World Architecture Festival showcases the houses of tomorrow and some that may be a way off yet

November 22, 2018
A render of Adam Haddow’s Sydney Harbour Residence by SJB.

As creatives who routinely have to pitch ideas of what could be structurally possible years, sometimes decades, into the future, architects are often preoccupied in mentally designing amazing “what if” buildings.

At the stellar World Architecture Festival that begins in Amsterdam next Wednesday and that has 50 shortlisted Australian entries in the 32 categories, there are two major and well-represented segments. “Completed Buildings” is about places, spaces and infrastructure that you can actually walk around in today.

The gob-smacking “Future Projects” is the catch-bag of all manner of extraordinary projects from the 57 countries represented at the festival, that are either still under construction, still on a drawing board or just thought bubbles in the mind of some imaginatively gifted architect.

This two-part residence “is only at concept stage”. Render: SJB.

Some of the storyboards of computer-generated renders that have shaken down to the Future shortlists are so “out there” they could be stills from a space-age cartoon.

But, because we all have a fundamental notion of what human habitation requires, one of the most relatable of the Future categories is “House”.

And, in the line up of eight finalists is the lone Australian representative. Adam Haddow’s potentially gorgeous Sydney Harbour Residence has, he says, an already designated 4046-square-metre (one acre) waterfront site, but not the final go-ahead from the client.

The SJB director, who last year won a WAF interiors award for his own Sydney rooftop residence, and is serving as one of the six 2018 Australian jurists for the competition, says the two-part residence “is only at concept stage”.

This is a hopeful sketch representing “a lot of research and investigation about how to live in Sydney in a contemporary way that connects to the landscape”. Render: SJB.

Yet his entry for a building for a philanthropist, who wants to use the house for entertaining purposes, is required to have important public or “civic” scaled spaces effectively divided from private accommodation and the separate guest house.

At the moment it is a hopeful sketch representing “a lot of research and investigation about how to live in Sydney in a contemporary way that connects to the landscape”.  What Haddow wanted for the house with a statement “hopping” roof, “was to be so open that it feels like you’re living in the garden, under a tree canopy”.

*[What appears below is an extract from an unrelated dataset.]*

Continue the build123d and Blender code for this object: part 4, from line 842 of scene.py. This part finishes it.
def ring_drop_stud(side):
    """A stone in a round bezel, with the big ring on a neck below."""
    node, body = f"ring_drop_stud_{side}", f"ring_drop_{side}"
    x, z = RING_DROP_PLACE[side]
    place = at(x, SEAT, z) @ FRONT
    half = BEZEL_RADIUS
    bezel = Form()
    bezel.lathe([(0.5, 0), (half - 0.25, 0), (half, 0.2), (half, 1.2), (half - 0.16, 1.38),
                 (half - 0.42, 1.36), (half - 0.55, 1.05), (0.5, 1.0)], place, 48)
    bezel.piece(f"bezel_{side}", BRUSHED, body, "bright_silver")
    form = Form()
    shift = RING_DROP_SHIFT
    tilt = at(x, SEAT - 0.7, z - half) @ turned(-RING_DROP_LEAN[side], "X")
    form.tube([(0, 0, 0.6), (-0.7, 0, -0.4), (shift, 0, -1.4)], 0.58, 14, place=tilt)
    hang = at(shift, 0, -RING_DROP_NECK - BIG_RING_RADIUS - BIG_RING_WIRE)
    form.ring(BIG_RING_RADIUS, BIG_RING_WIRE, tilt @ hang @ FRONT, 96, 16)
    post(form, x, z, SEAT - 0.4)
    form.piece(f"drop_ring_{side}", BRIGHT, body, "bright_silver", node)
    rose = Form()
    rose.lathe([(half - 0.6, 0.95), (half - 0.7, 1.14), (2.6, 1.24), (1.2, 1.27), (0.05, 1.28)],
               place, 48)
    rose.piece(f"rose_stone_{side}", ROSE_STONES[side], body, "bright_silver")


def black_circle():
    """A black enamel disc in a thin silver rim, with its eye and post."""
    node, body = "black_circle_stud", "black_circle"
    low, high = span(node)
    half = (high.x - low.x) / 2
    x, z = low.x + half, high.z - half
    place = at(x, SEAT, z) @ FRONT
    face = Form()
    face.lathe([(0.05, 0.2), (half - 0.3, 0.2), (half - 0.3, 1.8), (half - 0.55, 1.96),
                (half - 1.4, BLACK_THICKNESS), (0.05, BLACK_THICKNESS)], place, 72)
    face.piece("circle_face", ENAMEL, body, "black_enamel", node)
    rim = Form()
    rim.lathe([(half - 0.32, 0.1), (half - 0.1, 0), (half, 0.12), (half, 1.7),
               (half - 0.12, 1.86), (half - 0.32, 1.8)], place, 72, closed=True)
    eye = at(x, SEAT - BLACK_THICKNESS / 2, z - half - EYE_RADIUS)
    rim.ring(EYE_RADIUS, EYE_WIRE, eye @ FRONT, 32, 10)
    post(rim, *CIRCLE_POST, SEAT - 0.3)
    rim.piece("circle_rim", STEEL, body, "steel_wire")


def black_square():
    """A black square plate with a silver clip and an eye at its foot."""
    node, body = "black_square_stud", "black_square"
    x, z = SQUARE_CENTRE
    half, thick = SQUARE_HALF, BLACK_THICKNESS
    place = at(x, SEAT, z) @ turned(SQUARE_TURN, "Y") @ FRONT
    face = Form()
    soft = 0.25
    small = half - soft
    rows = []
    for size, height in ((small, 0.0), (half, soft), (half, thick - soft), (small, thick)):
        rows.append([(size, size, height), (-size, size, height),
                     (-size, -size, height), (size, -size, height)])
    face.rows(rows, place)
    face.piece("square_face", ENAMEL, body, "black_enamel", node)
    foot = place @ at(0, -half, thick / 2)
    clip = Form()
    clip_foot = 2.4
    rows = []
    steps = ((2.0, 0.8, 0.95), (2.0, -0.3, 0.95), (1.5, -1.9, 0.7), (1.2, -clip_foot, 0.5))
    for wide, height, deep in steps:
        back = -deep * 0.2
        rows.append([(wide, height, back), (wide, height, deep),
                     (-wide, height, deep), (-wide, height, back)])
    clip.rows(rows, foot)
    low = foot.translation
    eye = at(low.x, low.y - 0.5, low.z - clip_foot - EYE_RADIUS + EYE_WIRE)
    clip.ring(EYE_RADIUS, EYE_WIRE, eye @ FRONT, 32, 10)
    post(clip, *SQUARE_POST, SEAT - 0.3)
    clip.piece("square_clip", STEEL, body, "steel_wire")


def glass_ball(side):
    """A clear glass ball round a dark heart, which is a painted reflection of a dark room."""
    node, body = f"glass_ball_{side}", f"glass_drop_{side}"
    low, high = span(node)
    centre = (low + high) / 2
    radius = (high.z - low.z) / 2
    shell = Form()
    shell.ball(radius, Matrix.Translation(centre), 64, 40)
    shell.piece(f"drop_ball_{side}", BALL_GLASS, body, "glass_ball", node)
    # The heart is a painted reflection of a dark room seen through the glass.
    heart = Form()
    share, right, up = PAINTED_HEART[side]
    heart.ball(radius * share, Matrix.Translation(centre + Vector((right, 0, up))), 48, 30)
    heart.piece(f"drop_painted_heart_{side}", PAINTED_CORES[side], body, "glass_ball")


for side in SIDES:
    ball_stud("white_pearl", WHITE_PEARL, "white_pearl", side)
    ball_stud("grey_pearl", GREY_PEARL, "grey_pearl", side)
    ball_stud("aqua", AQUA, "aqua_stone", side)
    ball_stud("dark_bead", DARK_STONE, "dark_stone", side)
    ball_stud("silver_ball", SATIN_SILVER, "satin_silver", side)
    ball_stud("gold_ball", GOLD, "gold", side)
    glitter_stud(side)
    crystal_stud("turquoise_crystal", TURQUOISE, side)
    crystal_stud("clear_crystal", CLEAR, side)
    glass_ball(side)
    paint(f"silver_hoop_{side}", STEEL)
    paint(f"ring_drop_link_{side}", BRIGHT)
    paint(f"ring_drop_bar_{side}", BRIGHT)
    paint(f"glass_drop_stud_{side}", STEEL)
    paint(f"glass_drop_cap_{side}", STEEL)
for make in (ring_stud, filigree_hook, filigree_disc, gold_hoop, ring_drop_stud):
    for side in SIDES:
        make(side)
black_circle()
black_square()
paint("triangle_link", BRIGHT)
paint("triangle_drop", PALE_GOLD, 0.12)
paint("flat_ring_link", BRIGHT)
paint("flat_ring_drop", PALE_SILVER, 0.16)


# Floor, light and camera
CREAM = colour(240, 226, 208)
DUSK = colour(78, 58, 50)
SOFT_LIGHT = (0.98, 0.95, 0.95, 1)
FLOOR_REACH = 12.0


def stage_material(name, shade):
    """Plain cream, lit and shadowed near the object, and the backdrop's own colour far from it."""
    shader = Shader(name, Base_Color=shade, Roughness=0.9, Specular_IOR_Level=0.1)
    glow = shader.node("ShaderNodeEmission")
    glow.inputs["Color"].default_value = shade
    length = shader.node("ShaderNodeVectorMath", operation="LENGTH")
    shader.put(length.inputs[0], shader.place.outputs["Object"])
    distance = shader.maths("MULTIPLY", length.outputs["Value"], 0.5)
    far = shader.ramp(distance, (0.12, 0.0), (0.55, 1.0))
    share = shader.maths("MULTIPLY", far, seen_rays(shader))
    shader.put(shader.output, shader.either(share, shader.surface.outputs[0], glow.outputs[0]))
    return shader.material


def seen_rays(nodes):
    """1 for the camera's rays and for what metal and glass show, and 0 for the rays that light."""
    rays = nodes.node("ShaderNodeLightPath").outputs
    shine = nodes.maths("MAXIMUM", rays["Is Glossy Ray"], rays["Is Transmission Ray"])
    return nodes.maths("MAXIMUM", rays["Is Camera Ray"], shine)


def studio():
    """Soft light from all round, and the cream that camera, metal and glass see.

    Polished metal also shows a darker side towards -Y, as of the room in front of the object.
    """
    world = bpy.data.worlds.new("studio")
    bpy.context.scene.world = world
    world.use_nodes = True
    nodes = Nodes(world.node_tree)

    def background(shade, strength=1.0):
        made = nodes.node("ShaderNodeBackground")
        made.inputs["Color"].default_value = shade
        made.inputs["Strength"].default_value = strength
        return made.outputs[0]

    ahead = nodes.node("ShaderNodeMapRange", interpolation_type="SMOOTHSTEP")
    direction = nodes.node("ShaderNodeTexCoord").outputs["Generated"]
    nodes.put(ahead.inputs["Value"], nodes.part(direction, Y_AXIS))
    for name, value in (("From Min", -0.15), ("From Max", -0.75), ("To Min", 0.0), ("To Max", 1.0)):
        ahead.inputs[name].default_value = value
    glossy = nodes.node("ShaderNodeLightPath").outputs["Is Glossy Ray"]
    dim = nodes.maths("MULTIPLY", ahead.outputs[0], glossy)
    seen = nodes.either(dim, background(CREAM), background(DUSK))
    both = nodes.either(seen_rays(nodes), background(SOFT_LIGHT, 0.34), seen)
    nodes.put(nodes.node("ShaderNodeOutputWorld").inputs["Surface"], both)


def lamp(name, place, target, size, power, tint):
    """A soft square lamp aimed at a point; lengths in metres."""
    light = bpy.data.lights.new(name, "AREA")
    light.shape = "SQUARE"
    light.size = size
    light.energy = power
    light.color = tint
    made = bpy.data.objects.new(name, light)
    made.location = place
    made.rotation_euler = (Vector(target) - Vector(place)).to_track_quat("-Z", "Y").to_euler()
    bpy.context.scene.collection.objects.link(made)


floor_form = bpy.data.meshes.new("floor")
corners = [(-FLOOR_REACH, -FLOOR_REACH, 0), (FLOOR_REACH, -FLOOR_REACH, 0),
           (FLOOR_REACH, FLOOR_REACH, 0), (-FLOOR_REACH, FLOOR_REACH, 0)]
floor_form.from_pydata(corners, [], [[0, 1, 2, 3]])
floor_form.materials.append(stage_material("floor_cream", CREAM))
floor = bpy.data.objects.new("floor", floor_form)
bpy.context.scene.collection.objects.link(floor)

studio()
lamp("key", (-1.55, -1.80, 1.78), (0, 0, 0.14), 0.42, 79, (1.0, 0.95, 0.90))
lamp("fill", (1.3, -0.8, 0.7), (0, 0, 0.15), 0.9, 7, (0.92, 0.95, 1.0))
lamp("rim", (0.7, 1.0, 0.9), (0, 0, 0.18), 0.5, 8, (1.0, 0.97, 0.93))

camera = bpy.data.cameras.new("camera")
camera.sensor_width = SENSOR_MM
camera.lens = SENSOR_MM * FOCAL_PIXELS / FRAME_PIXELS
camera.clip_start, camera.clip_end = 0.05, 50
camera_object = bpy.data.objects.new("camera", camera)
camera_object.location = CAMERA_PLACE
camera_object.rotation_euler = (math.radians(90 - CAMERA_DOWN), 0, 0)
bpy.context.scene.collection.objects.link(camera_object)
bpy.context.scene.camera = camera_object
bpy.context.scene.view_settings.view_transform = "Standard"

In his category, the competition is very impressive, and in the case of PROARH’s The Seagull conceptually perched over the Aegean coast in Croatia — “a place where man and nature are always at play” — so original that when it does land it will inevitably become a geographic beacon.

PROARH’s The Seagull conceptually perched over the Aegean coast in Croatia.

In Mexico and referentially an abstraction of a Mayan house, is the beautiful “organic” arrangement of three curvaceous structures made of reeds. Sordo Madaleno Arquitectos explains the traditional local material has been shaped to become a barefoot coastal compound with a seamless “one system wall and roof” structure.

From Iran, where an inspiring contemporary architectural “renaissance” is under way, a “fluid” three-level house that is a story of domes and half-domes – or as architects Nextoffice see it, “a developed arcade system” – has been inspired by millennia-old Mesopotamian building types. It is due for completion in 2020.

Canada’s entry from Modern Office of Design + Architecture, a family home with an elaborate perforated screen, is to be built on a lakeside site in Calgary, Alberta. But, stylistically it could just as easily fit into a street in Brisbane.

From Iran, where a fantastically-inspiring contemporary architectural “renaissance” is under way, a “fluid” three level house that is a story of domes and half domes.

In a different vein is the UK’s entry, Pilbrow & Partners pool-focused, double-basement addition to a grade II listed arts and crafts house in Kensington, London. Planning constraints around the big brick house make the project “challenging”. But, in a suburb where a home like this might cost $60 million, apparently the budget is not.

Until Thursday evening (Amsterdam time) when the Future House winner is announced, Adam Haddow reckons he’ll just be appreciative “of belonging to the culture of world architecture” represented by the thousands of global delegates gathered in Amsterdam.

And, that in having to rationalise Sydney Harbour Residence before his peers “the opportunity to put something like this into the competition because it really forces you to think about why you’re doing what you do”.

Pilbrow & Partners pool-focused, double-basement addition to a grade II listed arts and crafts house in Kensington, London.